While the specifics of how most cyber attacks on companies are committed may not interest some, security professionals do not have that luxury.

What’s striking is that in addition to maintaining a broad view of the myriad ways in which an enterprise can be compromised, IT professionals also need an in-depth knowledge of each attack vector. In his new Webinar, When Applications Attack!, security expert Ryan Hendricks surveys the top 10 vulnerabilities facing companies today according to the Open Web Application Security Project but also rolls up his sleeves and starts coding in order to show webinar participants in vivid details how the attacks are carried out.

Using OWASP’s free, web-based penetration testing application Mutillidae to illustrate his point, Hendricks shows just how easy it is for hackers to gain access to corporate data via what OWASP regards as the top threat today, SQL injection.

SQL injection involves attacking a database by directly communicating with the server. “Normally a web application passes information over to a SQL database,” Hendricks says. “However, if there is no filtering done, a hacker can communicate directly with the database on the back end and then insert, change or remove any of the data in that database.”

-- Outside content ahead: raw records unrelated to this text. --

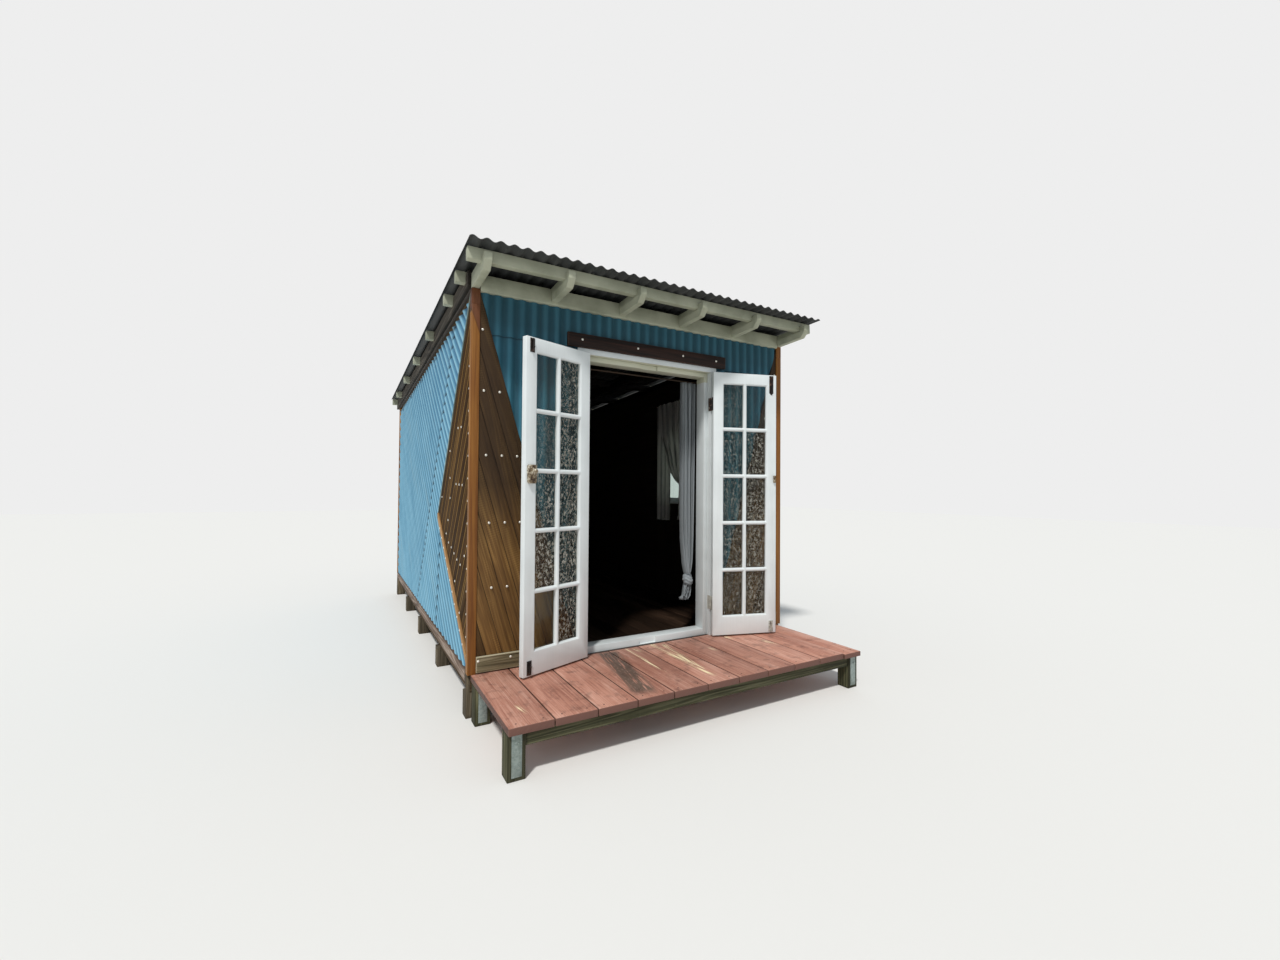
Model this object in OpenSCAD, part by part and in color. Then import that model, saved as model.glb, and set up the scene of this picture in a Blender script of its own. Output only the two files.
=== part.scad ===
// Garden office pod: a timber framed room under a mono-pitch roof, clad in corrugated iron
// with timber fans at the front corners, a pair of glazed doors and a small plank deck.
// X runs along the front, Y from the front to the back, Z up.
// The origin is on the ground, at the middle of the part's bounding box in X and Y.

/* [Building] */
// Width over the corner posts
body_w = 2530; // [2400:10:3200]
// Depth of the wall framing, front face to back face
body_l = 4200; // [3600:50:5400]
// Floor and deck height above the ground
floor_h = 260; // [230:5:400]
// Height of the wall over the door frame, up to the underside of the rafters
over_door_h = 264; // [220:1:500]
// Fall of the roof towards the back, in degrees
roof_pitch = 2.4; // [1:0.1:4]

/* [Floor] */
// Side of a square stump
stump_s = 90; // [70:5:120]
// Depth of the floor bearers and joists
bearer_h = 90; // [70:5:120]
// Width of the floor bearers and joists
bearer_w = 45; // [35:1:60]
// Thickness of the floor boards
floor_t = 20; // [16:1:25]
// Cover width of a floor board
floor_board_w = 140; // [90:5:200]
// Width and depth of the groove between two floor boards
floor_groove = 3; // [2:0.5:5]

/* [Wall framing] */
// Side of a square corner post
post_s = 50; // [45:1:70]
// How far a corner post stands out of the wall framing
post_proud = 22; // [20:1:30]
// Depth of the studs, which is the thickness of the wall framing
wall_t = 90; // [70:5:110]
// Width of a stud
stud_w = 45; // [35:1:50]
// Height of the bottom and top plates
plate_h = 45; // [35:1:60]
// Thickness of the inner lining
lining_t = 10; // [7:1:16]
// Height of the saw cut through a front corner post, below its top
post_cut_drop = 95; // [60:5:200]

/* [Corrugated iron] */
// Distance from crest to crest
iron_pitch = 76.2; // [60:0.1:90]
// Depth of a corrugation
iron_depth = 16; // [12:0.5:18]
// Thickness of the sheet
iron_t = 1.2; // [0.8:0.1:1.6]
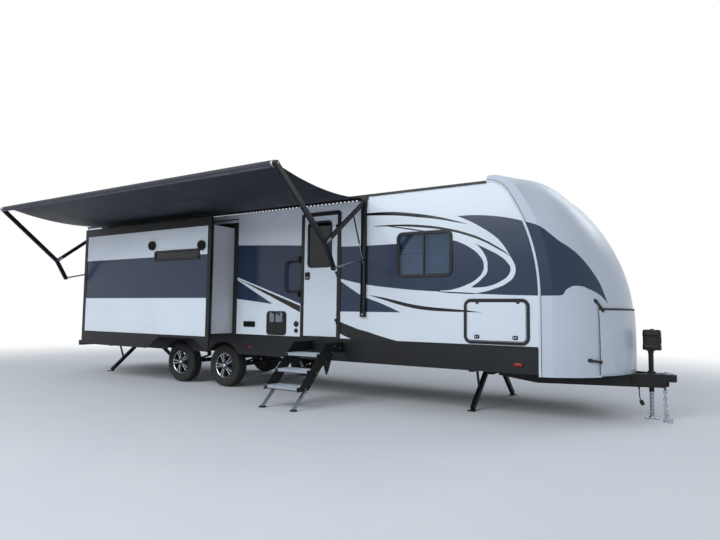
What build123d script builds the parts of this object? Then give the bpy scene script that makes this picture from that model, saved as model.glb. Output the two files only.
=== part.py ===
from build123d import *
import math
import os

# Travel caravan, parked on its tongue jack with slide room, awning and stair out.
# Millimetres. +X points to the hitch, +Y to the road side, +Z up. The origin is on
# the ground under the tongue jack, on the centre line.

# Body shell
half_width = 1220.0
wall = 50.0
floor_top = 880.0
floor_thick = 70.0
wall_top = 2975.0
crown = 30.0
rear_x = -10400.0
seat_gap = 0.3
door_gap = 5.0
run_past = 1.0
least_radius = 3.0
search_reach = 4000.0
search_steps = 50

# Side wall front edge: upright, then two arcs up to the roof
seam_x = -1065.0
seam_start_z = 1500.0
seam_low_r = 2460.0
seam_high_r = 315.0

# Nose centre line: upright, then two arcs up to the roof crown
nose_x = -188.0
nose_start_z = 1150.0
nose_low_r = 2213.0
nose_high_r = 700.0

# Front cap
cap_bottom = 545.0
band_length = 140.0
band_inset = 30.0
corner_lead = 22.0
cap_leg = 150.0
ridge_rise = 70.0
nose_rise = 110.0
# Sections of the cap: tip in degrees, and how far its shoulders stand fuller than a plain bow
cap_stations = (
    (0.0, 0.0), (15.0, 0.0), (30.0, 0.0), (45.0, 60.0), (60.0, 130.0), (68.0, 130.0), (76.0, 70.0),
    (83.0, 10.0), (90.0, 0.0),
)
bow_shares = (1.0, 0.93, 0.8, 0.6, 0.3, 0.0, -0.3, -0.6, -0.8, -0.93, -1.0)

# Lift-off gas locker cover
cover_half_width = 830.0
cover_top = 1350.0
cover_bottom = 572.0
cover_thick = 8.0
cover_air = 5.0
cover_lap = 35.0
bay_back_x = -900.0
liner_air = 14.0
bottle_r = 155.0
bottle_height = 420.0
bottle_y = 175.0
bottle_x = -560.0
bottle_spare = 45.0
bottle_collar = 0.6
tray_thick = 10.0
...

Using a test web site available on Mutillidae, Hendricks demonstrated how login screens are especially susceptible to SQL injection. His first step was to attempt to login with a fictitious name and password. The goal was to purposely cause the site to generate an error message from which he could decipher information about the security settings in place on the database server. From there, Hendricks copied and pasted the SQL command contained in the error message into text editor, altered the script relating to how the site handles usernames and passwords, and reinserted the altered text via the login screen. He was immediately granted access to the test site as an administrator. “Using SQL injection you can bypass authentication completely on the login screen,” he says.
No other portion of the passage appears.